*WHAT IS ASKED*: Take the material below and write it all out again exactly.

- - - - -

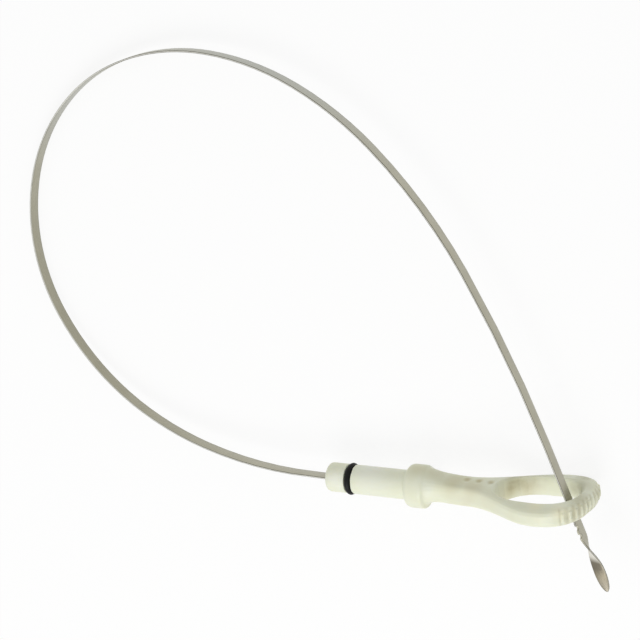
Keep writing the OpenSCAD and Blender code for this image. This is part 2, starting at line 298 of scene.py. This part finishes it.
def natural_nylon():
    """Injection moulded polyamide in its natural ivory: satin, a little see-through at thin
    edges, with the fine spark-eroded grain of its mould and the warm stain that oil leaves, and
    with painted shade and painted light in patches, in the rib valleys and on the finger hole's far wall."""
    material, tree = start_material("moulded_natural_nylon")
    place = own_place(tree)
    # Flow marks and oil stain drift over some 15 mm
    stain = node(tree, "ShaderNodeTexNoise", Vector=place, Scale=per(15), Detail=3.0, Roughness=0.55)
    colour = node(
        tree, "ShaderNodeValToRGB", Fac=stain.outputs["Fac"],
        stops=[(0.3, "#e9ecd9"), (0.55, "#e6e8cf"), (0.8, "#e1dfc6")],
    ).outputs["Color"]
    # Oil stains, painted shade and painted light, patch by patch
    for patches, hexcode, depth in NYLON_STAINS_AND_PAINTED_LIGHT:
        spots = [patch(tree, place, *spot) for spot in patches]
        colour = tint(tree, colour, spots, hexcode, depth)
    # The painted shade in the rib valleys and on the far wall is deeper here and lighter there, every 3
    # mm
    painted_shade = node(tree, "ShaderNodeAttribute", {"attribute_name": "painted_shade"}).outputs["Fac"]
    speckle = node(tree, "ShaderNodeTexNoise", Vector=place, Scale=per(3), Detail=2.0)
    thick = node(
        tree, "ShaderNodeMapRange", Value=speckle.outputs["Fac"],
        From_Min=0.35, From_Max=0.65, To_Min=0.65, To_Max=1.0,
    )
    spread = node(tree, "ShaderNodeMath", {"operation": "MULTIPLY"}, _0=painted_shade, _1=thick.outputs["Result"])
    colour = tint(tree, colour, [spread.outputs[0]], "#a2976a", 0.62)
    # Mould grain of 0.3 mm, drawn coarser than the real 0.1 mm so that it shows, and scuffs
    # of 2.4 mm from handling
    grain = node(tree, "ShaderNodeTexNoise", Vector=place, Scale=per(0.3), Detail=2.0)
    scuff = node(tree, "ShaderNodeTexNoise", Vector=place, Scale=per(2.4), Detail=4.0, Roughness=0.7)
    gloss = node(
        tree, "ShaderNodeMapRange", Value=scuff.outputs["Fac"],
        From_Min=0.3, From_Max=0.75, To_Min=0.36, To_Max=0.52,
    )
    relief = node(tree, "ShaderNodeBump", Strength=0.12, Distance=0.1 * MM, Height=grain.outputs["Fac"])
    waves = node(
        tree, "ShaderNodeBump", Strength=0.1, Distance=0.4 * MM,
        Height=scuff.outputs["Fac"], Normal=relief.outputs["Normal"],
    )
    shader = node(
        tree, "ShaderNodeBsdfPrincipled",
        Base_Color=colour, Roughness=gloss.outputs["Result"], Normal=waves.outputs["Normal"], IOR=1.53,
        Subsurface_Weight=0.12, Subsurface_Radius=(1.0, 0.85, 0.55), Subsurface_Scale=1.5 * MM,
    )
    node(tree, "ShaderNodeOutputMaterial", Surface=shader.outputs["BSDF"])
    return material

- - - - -

*THE REPLY*:
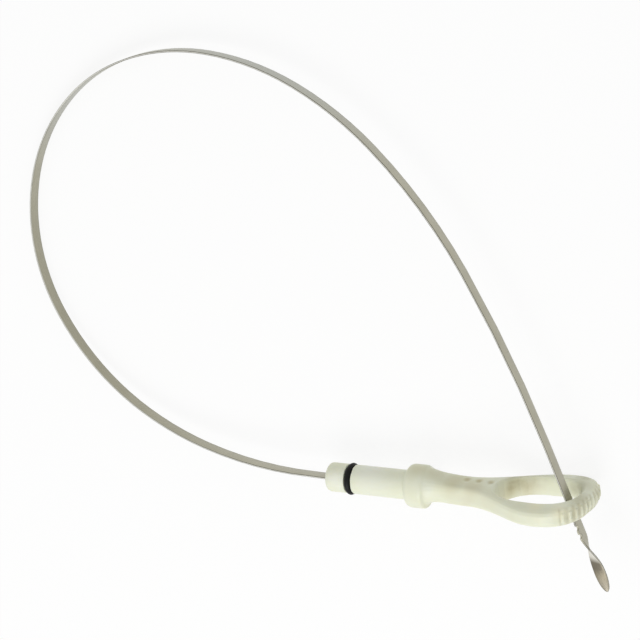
Keep writing the OpenSCAD and Blender code for this image. This is part 2, starting at line 298 of scene.py. This part finishes it.
def natural_nylon():
    """Injection moulded polyamide in its natural ivory: satin, a little see-through at thin
    edges, with the fine spark-eroded grain of its mould and the warm stain that oil leaves, and
    with painted shade and painted light in patches, in the rib valleys and on the finger hole's far wall."""
    material, tree = start_material("moulded_natural_nylon")
    place = own_place(tree)
    # Flow marks and oil stain drift over some 15 mm
    stain = node(tree, "ShaderNodeTexNoise", Vector=place, Scale=per(15), Detail=3.0, Roughness=0.55)
    colour = node(
        tree, "ShaderNodeValToRGB", Fac=stain.outputs["Fac"],
        stops=[(0.3, "#e9ecd9"), (0.55, "#e6e8cf"), (0.8, "#e1dfc6")],
    ).outputs["Color"]
    # Oil stains, painted shade and painted light, patch by patch
    for patches, hexcode, depth in NYLON_STAINS_AND_PAINTED_LIGHT:
        spots = [patch(tree, place, *spot) for spot in patches]
        colour = tint(tree, colour, spots, hexcode, depth)
    # The painted shade in the rib valleys and on the far wall is deeper here and lighter there, every 3
    # mm
    painted_shade = node(tree, "ShaderNodeAttribute", {"attribute_name": "painted_shade"}).outputs["Fac"]
    speckle = node(tree, "ShaderNodeTexNoise", Vector=place, Scale=per(3), Detail=2.0)
    thick = node(
        tree, "ShaderNodeMapRange", Value=speckle.outputs["Fac"],
        From_Min=0.35, From_Max=0.65, To_Min=0.65, To_Max=1.0,
    )
    spread = node(tree, "ShaderNodeMath", {"operation": "MULTIPLY"}, _0=painted_shade, _1=thick.outputs["Result"])
    colour = tint(tree, colour, [spread.outputs[0]], "#a2976a", 0.62)
    # Mould grain of 0.3 mm, drawn coarser than the real 0.1 mm so that it shows, and scuffs
    # of 2.4 mm from handling
    grain = node(tree, "ShaderNodeTexNoise", Vector=place, Scale=per(0.3), Detail=2.0)
    scuff = node(tree, "ShaderNodeTexNoise", Vector=place, Scale=per(2.4), Detail=4.0, Roughness=0.7)
    gloss = node(
        tree, "ShaderNodeMapRange", Value=scuff.outputs["Fac"],
        From_Min=0.3, From_Max=0.75, To_Min=0.36, To_Max=0.52,
    )
    relief = node(tree, "ShaderNodeBump", Strength=0.12, Distance=0.1 * MM, Height=grain.outputs["Fac"])
    waves = node(
        tree, "ShaderNodeBump", Strength=0.1, Distance=0.4 * MM,
        Height=scuff.outputs["Fac"], Normal=relief.outputs["Normal"],
    )
    shader = node(
        tree, "ShaderNodeBsdfPrincipled",
        Base_Color=colour, Roughness=gloss.outputs["Result"], Normal=waves.outputs["Normal"], IOR=1.53,
        Subsurface_Weight=0.12, Subsurface_Radius=(1.0, 0.85, 0.55), Subsurface_Scale=1.5 * MM,
    )
    node(tree, "ShaderNodeOutputMaterial", Surface=shader.outputs["BSDF"])
    return material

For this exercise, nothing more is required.